Just a note to all that helped with advice and comments... all 4 connecting rods were replaced , valves lapped and clearance set at .015.
I had 3 - .010 over rods from Lang's and one from Chaffin's.
They all weighed in really close .
We made up a jig to check for any twist or bends.... a couple needed a little adjustment , so they were adjusted . One that didn't need adjustment turned out to be the pain in the rear as it must have been bored a little off and required many hours to scrape a little at a time , check with Prussian blue and plastiguage .
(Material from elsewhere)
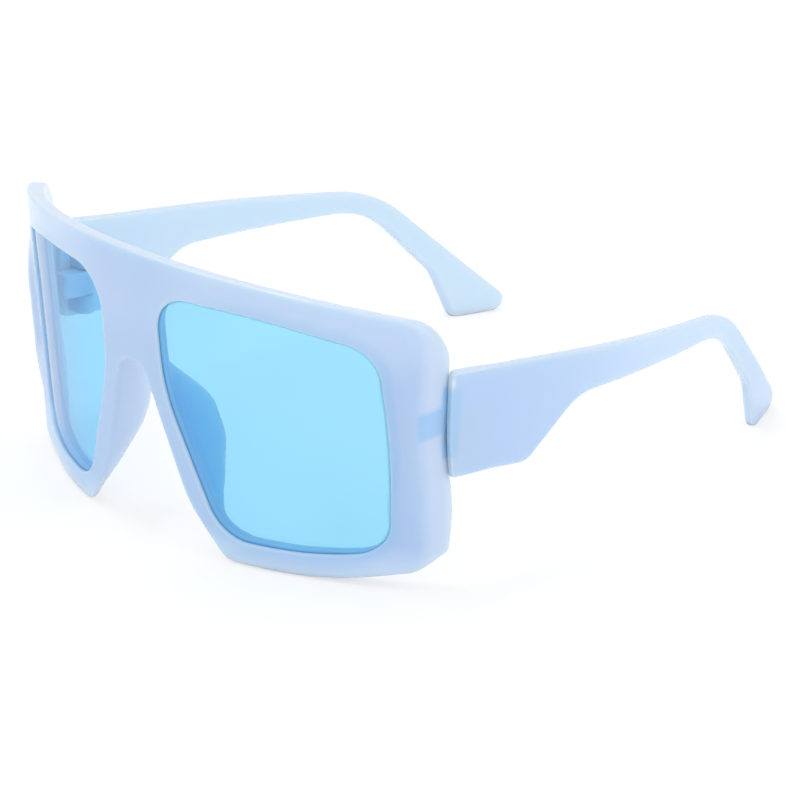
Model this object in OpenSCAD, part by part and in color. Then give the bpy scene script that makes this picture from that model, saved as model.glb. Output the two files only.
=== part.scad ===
// Oversized wrap sunglasses with a flat brow, open and standing on the lower rim and the temple tips.
// +X is the viewer's right seen from the front, which is the wearer's left. +Y runs back along
// the temples and +Z is up. The origin is the middle of the bounding box, on the floor.

/* [Front] */
// Width of the front, from end to end
frame_w = 142; // [125:1:155]
// Height of the front at the middle of the brow
frame_h = 75.9; // [68:0.2:84]
// Radius of the front's outer face, seen from above
wrap_r = 100.4; // [92:0.2:130]
// Thickness of the front
front_t = 4.8; // [4:0.1:5.5]
// How much lower the flat top lies at the front's ends than in its middle
brow_drop = 10.5; // [4:0.5:14]
// How much narrower the front is on each side at its foot
foot_taper = 1.8; // [0:0.1:4]
// Radius of the upper outer corners
brow_corner_r = 6; // [2:0.5:8]
// Radius of the lower outer corners
foot_corner_r = 8; // [3:0.5:12]
// Radius of the upper back corner of each end, seen from the side
end_top_r = 6.5; // [2:0.5:7]
// Radius of the lower back corner of each end, seen from the side
end_foot_r = 9; // [3:0.5:12]
// Lean of the front from upright when the glasses stand, its top forwards
front_lean = 4.65; // [2:0.05:7]

/* [Nose] */
// Height of the nose arch
nose_h = 46.4; // [40:0.2:52]
// Width of the nose arch at its foot
nose_foot_w = 49.2; // [44:0.2:54]
// Width of the nose arch just under its round top
nose_top_w = 7.2; // [5:0.2:10]
// Height at which the nose arch starts to open towards its foot
nose_flare_z = 14; // [10:0.5:18]
// Width of the nose arch at that height
nose_flare_w = 29; // [26:0.5:32]
// Length of each nose pad along the arch
pad_len = 34; // [26:0.5:36]
// How far each nose pad stands out behind the front
pad_depth = 9; // [5:0.2:11]
// Thickness of each nose pad
pad_t = 2.6; // [2.4:0.1:2.8]
// Angle at which each nose pad opens backwards
pad_flare = 15; // [8:1:20]

/* [Lenses] */
// Width of each lens opening, across its own plane
opening_w = 57; // [50:0.5:60]
// Height of each lens opening
opening_h = 59.4; // [52:0.2:62]
// Height of the lens opening's foot above the front's foot
opening_z = 6.6; // [4:0.2:9]
// Distance between the middles of the two lenses
lens_pitch = 76.2; // [72:0.2:84]
// Thickness of each lens
lens_t = 2; // [1.6:0.1:2.4]
// Depth of the lens below the front's outer face
lens_setback = 0.9; // [0.6:0.1:1.2]
// How far the lens reaches into its groove
lens_bite = 1.1; // [0.6:0.1:1.6]
// Clearance round the lens in its groove
lens_fit = 0.08; // [0.04:0.02:0.2]

/* [Temples] */
// Length of each temple, from the level of the front's ends to the end of the tip
temple_len = 143.5; // [125:0.5:150]
// Thickness of each temple
temple_t = 3.4; // [3:0.1:4.4]
// How far each temple's outer face stands proud of the front's end
temple_proud = 1.9; // [0.4:0.1:2.8]
// Height of the temple's upper edge at the hinge
temple_top_z = 51.8; // [48:0.1:54]
// Depth of the wide part of the temple at the hinge
temple_depth = 25.2; // [23:0.2:28]
// Slope of the temple's upper edge
temple_slope = 0.046; // [0:0.002:0.08]
// Fall of the temples to the back when the glasses stand
rest_tilt = 5; // [3:0.1:7]
// Radius in which the temple turns inwards to the tip, seen from above
bow_r = 245; // [230:5:340]
// Where the temple starts to turn inwards
bow_start = 37; // [20:1:50]

/* [Hinges] */
// Diameter of the hinge knuckles
knuckle_d = 5; // [4.8:0.1:6]
// Height of the whole hinge
hinge_h = 16.6; // [15:0.2:20]
// Height of the front's middle knuckle
mid_knuckle_h = 6.4; // [5:0.2:9]
// Height of the middle of the hinge
hinge_z = 36.4; // [34:0.2:38]
// Distance of the hinge axis behind the level of the front's ends
hinge_y = 4.6; // [4:0.1:6]
// Gap between the knuckles
knuckle_gap = 0.2; // [0.1:0.05:0.4]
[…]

It kept hitting on the rear part of the bearing on number 4, so much that I eventually took a small brake cylinder hone and worked it a little with it and some fine "timesaver" and that brought it real close to perfect . I have to admit , My Dad is a real pro at the scraping babbit bearings, and he wasn't bull !@#$% when he said he could get them to 90%. It did however , take 3 days and countless in and out with me on my back on a creeper . The results were well worth it , it starts and runs like a top , no more knocks .....
I think the timesaver would work very well if you had a freshly ground crank with the proper size rods. However , with that said , even with my crank in really good shape , using the fine timesaver is just not course enough . I think a combination of scraping and a final run through with timesaver would work but probably starting with the medium if one has to replace rods on an okay crank that doesn't need to be turned .
Scraping may be a pain but if done slow and correct , you can sure get some great results.